K. Robertson, Solicitor for Public Prosecutions

For the Appellant Mr L.C. Carter Hale & Wakeling

VINCENT J.A.:

  1. The appellant pleaded guilty in the Count Court to one count of trafficking in a commercial quantity of a drug of dependence, namely heroin.  After hearing a plea in mitigation of penalty the learned sentencing judge, on 22 March 2004, imposed a sentence of imprisonment of three years and six months for this offence in respect of which a non-parole period of 20 months was fixed. 

  1. Having been granted leave to do so he now appeals against that sentence.  The notice before the Court contains a single ground, namely the sentence was manifestly excessive in the circumstances.

  1. This morning, counsel appearing on behalf of the appellant sought leave to add two further grounds.  The first he conceded in discussion, was probably unnecessary for his purposes as it did no more than provide particulars of the ground already before the Court.  The second raised an issue of alleged disparity between the sentence imposed upon the appellant and sentences imposed upon persons with whom he had been associated in his activities.  After further discussion, the Court decided that we would hear argument with respect to the matters raised in these two proposed grounds, and reserve for consideration the question whether leave to add them should be granted.

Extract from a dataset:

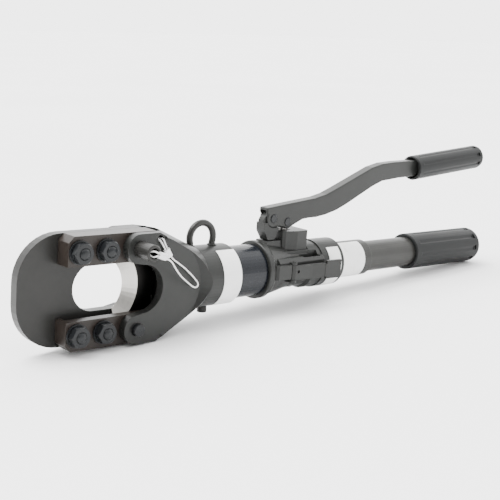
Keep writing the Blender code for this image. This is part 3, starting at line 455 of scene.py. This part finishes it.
FINISHES = {
    "dark_casting": coated_metal(
        "finish_casting", (0.0165, 0.0172, 0.016, 1), 0.38, mottle=0.1, edge_wear_and_highlight=0.2
    ),
    "black_oxide": coated_metal(
        "finish_black_oxide", (0.0165, 0.0162, 0.015, 1), 0.36, mottle=0.12, edge_wear_and_highlight=0.22
    ),
    "guide_steel": coated_metal(
        "finish_guide_steel", (0.021, 0.0165, 0.0138, 1), 0.35, mottle=0.16, streaks=0.6, edge_wear_and_highlight=0.25
    ),
    "fastener_steel": coated_metal(
        "finish_fastener", (0.009, 0.01, 0.011, 1), 0.3, edge_radius=0.5, edge_wear_and_highlight=0.12
    ),
    "bright_steel": ground_steel("finish_bright_steel", (0.4, 0.39, 0.375, 1), 0.28, (1, 12, 12)),
    "blade_steel": ground_steel(
        "finish_blade", (0.5, 0.485, 0.455, 1), 0.3, (3, 14, 1), blued_and_shaded=flat_side, radius=0.2
    ),
    "navy_paint": coated_metal(
        "finish_navy", (0.0045, 0.0058, 0.0085, 1), 0.25, mottle=0.08, coat=0.08, grain=0.05, specular=0.2
    ),
    "tube_paint": coated_metal("finish_tube", (0.026, 0.0258, 0.0235, 1), 0.4, mottle=0.1, streaks=0.3),
    "grip_rubber": rubber("finish_grip", (0.0105, 0.0112, 0.0112, 1), 0.5),
    "seal_rubber": rubber("finish_seal", (0.02, 0.02, 0.02, 1), 0.5),
    "label_film": label_film("finish_label"),
    "wire_rope": wire_sheath("finish_wire"),
    "gland_bronze": ground_steel("finish_bronze", (0.68, 0.45, 0.2, 1), 0.35, (1, 12, 12)),
}
# The ram's chromed rod, with its front inside the fork's mouth darkened as painted shade.
RAM_WITH_PAINTED_SHADE = ground_steel("finish_ram_painted_shade", (0.4, 0.39, 0.375, 1), 0.28, (1, 12, 12), blued_and_shaded=shaded_ram_front)

lanyard_wire = make_lanyard()
lanyard_wire.data.materials.append(FINISHES["wire_rope"])

slot_of = {part["node"]: part["material_slot"] for part in frame["record"]["subparts"]}
for node_name, node in nodes.items():
    node.data.materials.clear()
    node.data.materials.append(RAM_WITH_PAINTED_SHADE if node_name == "ram" else FINISHES[slot_of[node_name]])


# Small pieces that the CAD leaves out


def metal_ring(name, points, radius, body, slot, gap=False):
    """A rippled bead of metal round the points, or an even open wire along them, on a body."""
    curve = bpy.data.curves.new(name, "CURVE")
    curve.dimensions = "3D"
    curve.bevel_depth = radius
    curve.bevel_resolution = 3
    curve.use_fill_caps = True
    line = curve.splines.new("POLY")
    line.points.add(len(points) - 1)
    line.use_cyclic_u = not gap
    for i, (spot, point) in enumerate(zip(line.points, points)):
        spot.co = (*place(*point), 1)
        spot.radius = 1.0 if gap else 1.0 + 0.12 * math.sin(2.4 * i)
    ring = bpy.data.objects.new(name, curve)
    bpy.context.scene.collection.objects.link(ring)
    curve.materials.append(FINISHES[slot])
    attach(ring, body)


def make_eye_welds():
    """A rippled weld where each foot of the lifting eye meets the cylinder's head."""
    low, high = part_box("lifting_eye")
    middle = ((low.x + high.x) / 2 - START_X) / MM
    for i, foot in enumerate((middle - EYE_FOOT, middle + EYE_FOOT), start=1):
        points = []
        for step in range(28):
            angle = 2 * math.pi * step / 28
            y = WELD_R * math.sin(angle)
            points.append((foot + WELD_R * math.cos(angle), y, math.sqrt(HEAD_R**2 - y**2) + WELD_RISE))
        metal_ring(f"eye_weld_{i}", points, WELD_BEAD_R * MM, "root", "black_oxide")


def make_circlip(name, node, body):
    """A snap ring on the near end of a pin, open on its right side."""
    low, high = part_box(node)
    x = ((low.x + high.x) / 2 - START_X) / MM
    z = ((low.z + high.z) / 2 - AXIS_Z) / MM
    radius = (high.x - low.x) / 2 / MM
    points = []
    for step in range(25):
        angle = math.radians(CLIP_START + CLIP_SWEEP * step / 24)
        points.append((x + radius * math.cos(angle), CLIP_Y, z + radius * math.sin(angle)))
    metal_ring(name, points, CLIP_WIRE_R * MM, body, "fastener_steel", gap=True)


def make_tower_shell():
    """The cast shell round the pump's tower: it widens towards the rear and is open over the plunger."""
    shape = bmesh.new()
    outline = [(x, -y) for x, y in TOWER_PLAN] + list(TOWER_PLAN[::-1])
    hole_x, hole_r = GLAND_HOLE
    circle = [2 * math.pi * i / 40 for i in range(40)]
    hole = [(hole_x + hole_r * math.cos(a), hole_r * math.sin(a)) for a in circle]
    rings = {}
    for height in TOWER_Z:
        for key, points in (("outer", outline), ("hole", hole)):
            ring = [shape.verts.new(place(x, y, height)) for x, y in points]
            rings[key, height] = ring
            for i, vert in enumerate(ring):
                shape.edges.new((vert, ring[(i + 1) % len(ring)]))
        loops = rings["outer", height] + rings["hole", height]
        edges = [edge for edge in shape.edges if all(vert in loops for vert in edge.verts)]
        bmesh.ops.triangle_fill(shape, use_beauty=True, edges=edges)
    for key in ("outer", "hole"):
        low, high = (rings[key, height] for height in TOWER_Z)
        for i in range(len(low)):
            j = (i + 1) % len(low)
            shape.faces.new((low[i], low[j], high[j], high[i]))
    bmesh.ops.recalc_face_normals(shape, faces=shape.faces)
    mesh = bpy.data.meshes.new("tower_shell")
    shape.to_mesh(mesh)
    shape.free()
    mesh.materials.append(FINISHES["dark_casting"])
    shell = bpy.data.objects.new("tower_shell", mesh)
    bpy.context.scene.collection.objects.link(shell)
    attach(shell, "root")


make_tower_shell()
make_eye_welds()
make_circlip("handle_pin_clip", "handle_pin", "link")
make_circlip("plunger_pin_clip", "plunger_pin", "handle")


# Floor and light


def make_floor():
    """A pale floor that touches the guide bar's rear corner and the underside of the fixed grip."""
    front = place(*FLOOR_FRONT)
    run = place(*FLOOR_REAR) - front
    slope = math.atan2(run.z, run.x)
    shape = bmesh.new()
    bmesh.ops.create_grid(shape, x_segments=1, y_segments=1, size=20.0)
    mesh = bpy.data.meshes.new("floor")
    shape.to_mesh(mesh)
    shape.free()
    floor = bpy.data.objects.new("floor", mesh)
    bpy.context.scene.collection.objects.link(floor)
    floor.location = front - Vector((0, 0, FLOOR_DROP * MM))
    floor.rotation_euler = (0, -slope, 0)
    material, surface, add, link = shader("floor_paper")
    speckle = add("TexNoise", Scale=60.0, Detail=3.0)
    base = colour_ramp(add, link, speckle.outputs["Fac"], [(0.3, grey(0.9)), (0.7, grey(0.93))])
    link(base, surface.inputs["Base Color"])
    surface.inputs["Roughness"].default_value = 0.9
    mesh.materials.append(material)


def make_light():
    """A white studio: a bright backdrop, a dimmer side behind the camera, and a soft light overhead."""
    world = bpy.data.worlds.new("studio")
    bpy.context.scene.world = world
    world.use_nodes = True
    tree = world.node_tree
    direction = tree.nodes.new("ShaderNodeTexCoord")
    towards = tree.nodes.new("ShaderNodeVectorMath")
    towards.operation = "DOT_PRODUCT"
    towards.inputs[1].default_value = BACKDROP
    strength = tree.nodes.new("ShaderNodeMapRange")
    strength.inputs["From Min"].default_value = -0.8
    strength.inputs["From Max"].default_value = 0.8
    strength.inputs["To Min"].default_value = DIM_SIDE
    strength.inputs["To Max"].default_value = BRIGHT_SIDE
    tree.links.new(direction.outputs["Generated"], towards.inputs[0])
    tree.links.new(towards.outputs["Value"], strength.inputs["Value"])
    tree.links.new(strength.outputs["Result"], tree.nodes["Background"].inputs["Strength"])
    tree.nodes["Background"].inputs["Color"].default_value = (1, 1, 1, 1)
    sun = bpy.data.lights.new("overhead", "SUN")
    sun.energy = OVERHEAD_STRENGTH
    sun.angle = OVERHEAD_SPREAD
    lamp = bpy.data.objects.new("overhead", sun)
    bpy.context.scene.collection.objects.link(lamp)
    lamp.rotation_euler = Vector(OVERHEAD).to_track_quat("Z", "Y").to_euler()


make_floor()
make_light()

  1. Before I depart from this aspect, I should indicate that the desire to add those grounds was made clear at the time that this matter had previously come before the Court on a s.582 application.  At that stage it was understood that an application would be made, in accordance with normal procedure, to the Registrar for their addition.  Why nothing was done with respect to them until the day of the hearing of this appeal has not been satisfactorily explained to this Court. 

  1. It is not to be assumed that the indulgence that has been granted in this case will always be afforded where the opportunity to address such matters has simply not been taken, and certainly where no explanation for failure to comply with the rules of this Court has been proffered.  Were it not for the fact that there was no potential for prejudice to the prosecution, and the issues raised in the grounds could be appropriately addressed this morning, the Court would have been extremely reluctant to consider them today.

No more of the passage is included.